Another significant hurdle relates to the risks associated with start-up projects in general. More than two-thirds of start-ups never deliver a positive return to investors. Start-ups may fail for several reasons, including running out of cash, no market need, being outcompeted, flawed business model or regulatory/legal challenges. Fund managers know this all too well and need to place their bets cautiously.
An important player that has yet to take a significant role in the promotion of climate change funding is the insurance market. Traditional insurers will normally require that new technologies have a track record of performance before being “insurable”. Most insurers simply do not have a decision-making team to consider non-traditional risks and there is currently little risk-capital directed to innovative business concepts.
There is an opportunity for insurers to bridge the gap between new innovative climate change projects and the available financing through non-traditional insurance products.

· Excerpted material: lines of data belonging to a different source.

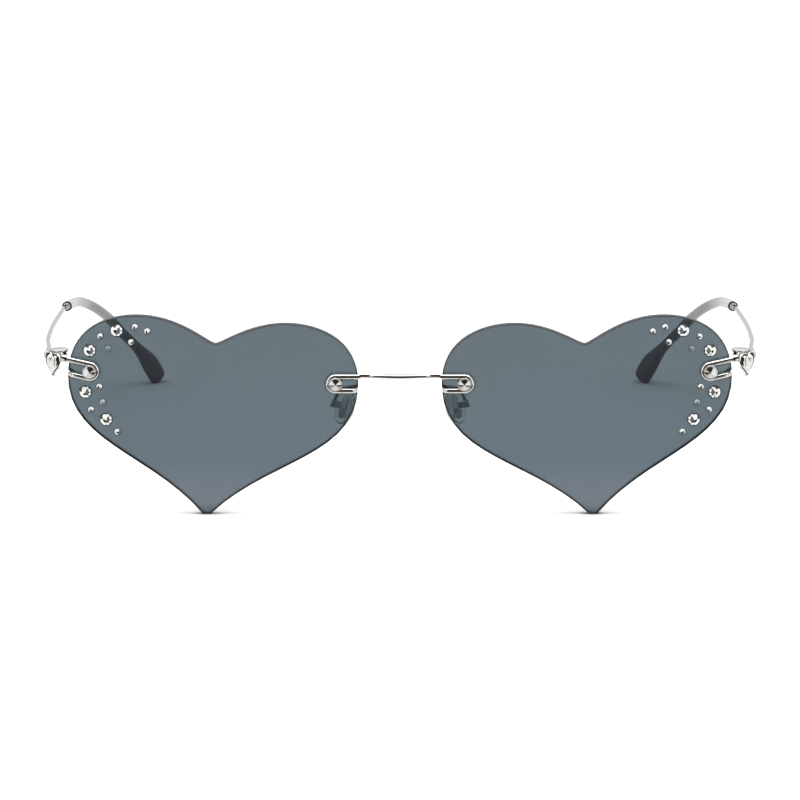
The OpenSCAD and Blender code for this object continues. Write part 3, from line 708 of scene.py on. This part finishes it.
def screwProfile():
    seat, axis, rim = layout["seat"], lensScrew["axis"], lensScrew["rim"]
    base = 2 * seat + layout["wireD"]  # the underside of the head
    end = -(layout["lensT"] + seat + lensScrew["washer"] + lensScrew["nut"] - lensScrew["nutFloor"])
    shank, top = lensScrew["shank"], base + lensScrew["rise"]
    profile = [(axis, end), (shank - lensScrew["tip"], end), (shank, end + lensScrew["tip"]),
               (shank, base - axis), (headD / 2, base)]
    profile += arc(0, 80, 8, lambda c, s: (headD / 2 - rim * (1 - c), base + rim * (1 + s)))
    edgeR, edgeH = profile[-1]
    groove = lensScrew["grooveAt"] * headD / 2

    def cone(r):
        return r, mixed(top, edgeH, r / edgeR)
    profile += [cone(groove + lensScrew["grooveOut"]), (groove, cone(groove)[1] - lensScrew["groove"])]
    profile += [cone(groove - r) for r in lensScrew["grooveIn"]] + [cone(r) for r in lensScrew["coneRows"]]
    return profile + [(axis, top - lensScrew["point"])]


def buildScrews():
    bm = bmesh.new()
    verts, faces = spun(screwProfile(), lensScrew["sides"])
    lift = Matrix.Rotation(pi / 2, 3, "X")
    for low, high in islands("lens_screws"):
        middle = (low + high) / 2
        made = [bm.verts.new((lift @ v) * mm + Vector((middle.x, frontY, middle.z))) for v in verts]
        for face in faces:
            bm.faces.new([made[i] for i in face])
    piece = shaped(bm, "lensScrews", [finishes["screw"]], lensScrew["crease"])
    settle(piece, "front", "polished_screw", "lens_screws")


buildScrews()
for node, name, finish, slot, width in (
        ("lens_bushes", "lensBushes", "plastic", "pale_plastic", 0.03),
        ("lens_washers", "lensWashers", "plastic", "pale_plastic", 0.05),
        ("lens_nuts", "lensNuts", "screw", "polished_screw", 0.08)):
    piece = shaped(softened(fromNode(node), width), name, [finishes[finish]], evenFlats=True)
    settle(piece, "front", slot, node)
print("lens screws fitted")


# from the face on the nose to the back: the share of the outline, and of the depth
padSteps = [(0.10, -0.50), (0.34, -0.495), (0.66, -0.44), (0.86, -0.29), (0.96, -0.10), (1, 0.06),
            (0.985, 0.20), (0.93, 0.33), (0.80, 0.44), (0.55, 0.49), (0.2, 0.5)]


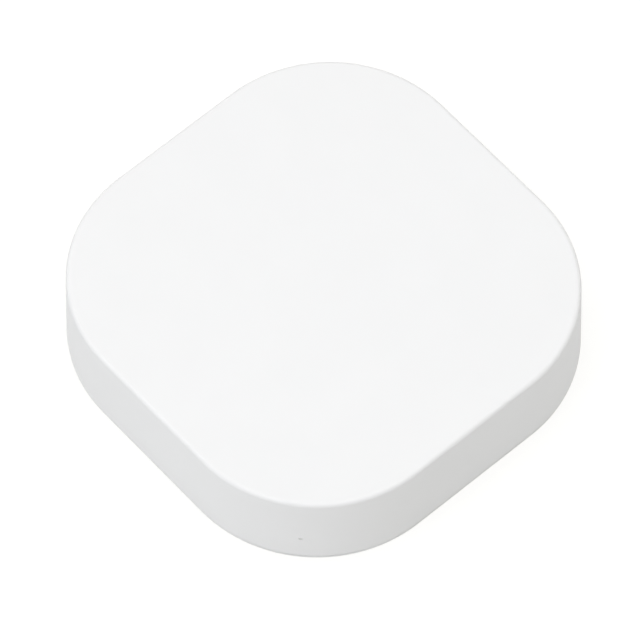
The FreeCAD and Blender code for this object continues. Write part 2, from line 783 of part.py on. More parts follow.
def ethernet_jack():
    x0, x1 = jack_x - jack_width / 2, jack_x + jack_width / 2
    z0 = z_board_top
    body = panel(x0, x1, z0 + touch, z0 + jack_height, socket_face - jack_depth, socket_face, 0.4)
    floor = socket_face - jack_cavity_depth
    low = z0 + jack_cavity_floor
    half, latch_half = jack_cavity_width / 2, jack_latch_width / 2
    cuts = [
        box(jack_x - half, jack_x + half, floor, side, low, low + jack_cavity_height),
        box(jack_x - latch_half, jack_x + latch_half, floor, side, low - jack_latch_drop, low + 1.0),
    ]
    for s in (-1, 1):
        cuts.append(jack_lamp(s, 0.05, 3.0))
    return body.cut(cuts)


def jack_lamp(side_sign, grow, out):
    """One of the two link lamps in the jack's upper corners."""
    x = jack_x + side_sign * (jack_width / 2 - jack_lamp_width / 2 - 0.8)
    z = z_board_top + jack_height - jack_lamp_height / 2 - 0.35
    w, h = jack_lamp_width / 2 + grow, jack_lamp_height / 2 + grow
    return box(x - w, x + w, socket_face - 1.5 - grow, socket_face - 0.1 + out, z - h, z + h)


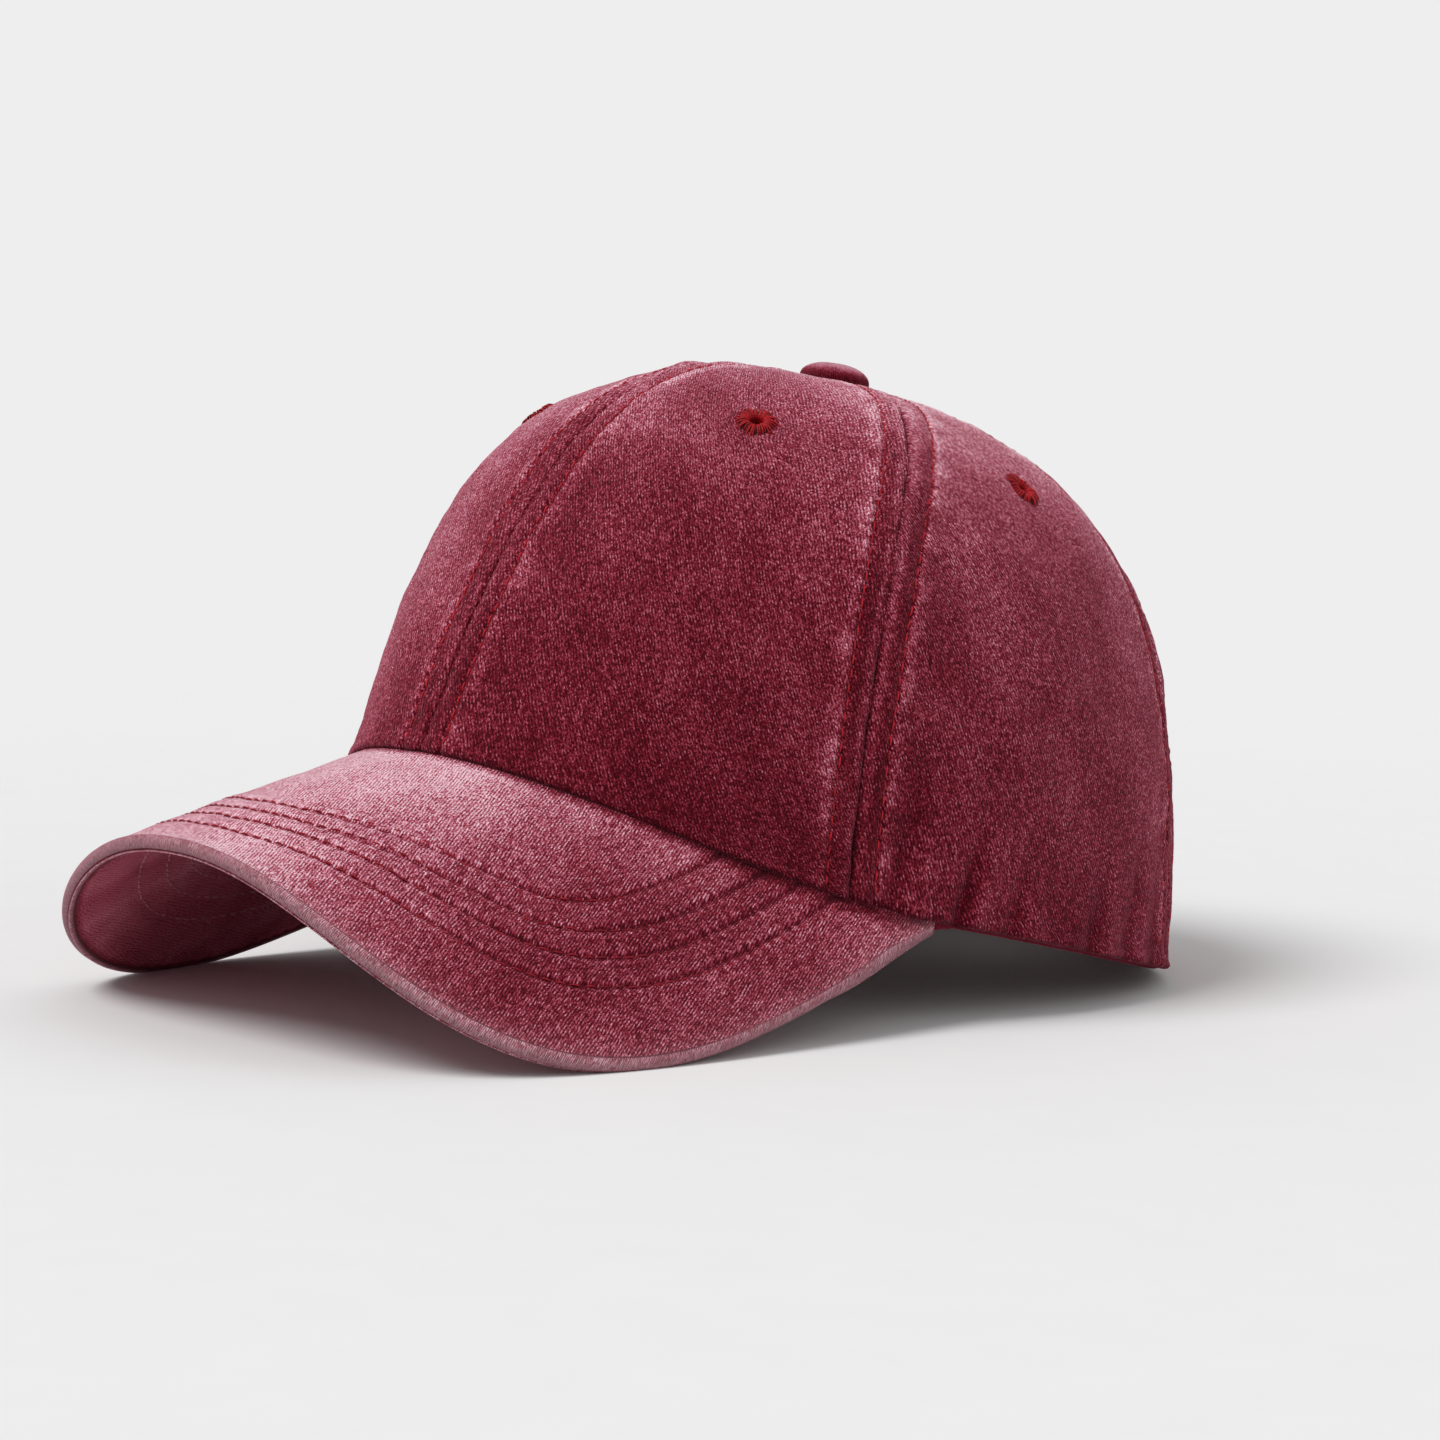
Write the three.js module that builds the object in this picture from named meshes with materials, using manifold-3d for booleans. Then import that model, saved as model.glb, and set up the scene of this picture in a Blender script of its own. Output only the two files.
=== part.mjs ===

These can provide the levels of protection that investors need on low return lending. Underwriting risks without historical information is difficult, but insurance is the cheapest risk capital available provided it is only contingent capital based on actuarial evaluations. It was extremely difficult to place insurance for power-generating windmills in the 90’s and this has become substantially easier thanks to power generating corporations, financiers and insurers working together and administrating their individual and combined exposures to suit their risk appetite.
Investors, governments and the insurance industry have important roles to play in accelerating the deployment of climate change solutions and need to treat this as an urgent matter.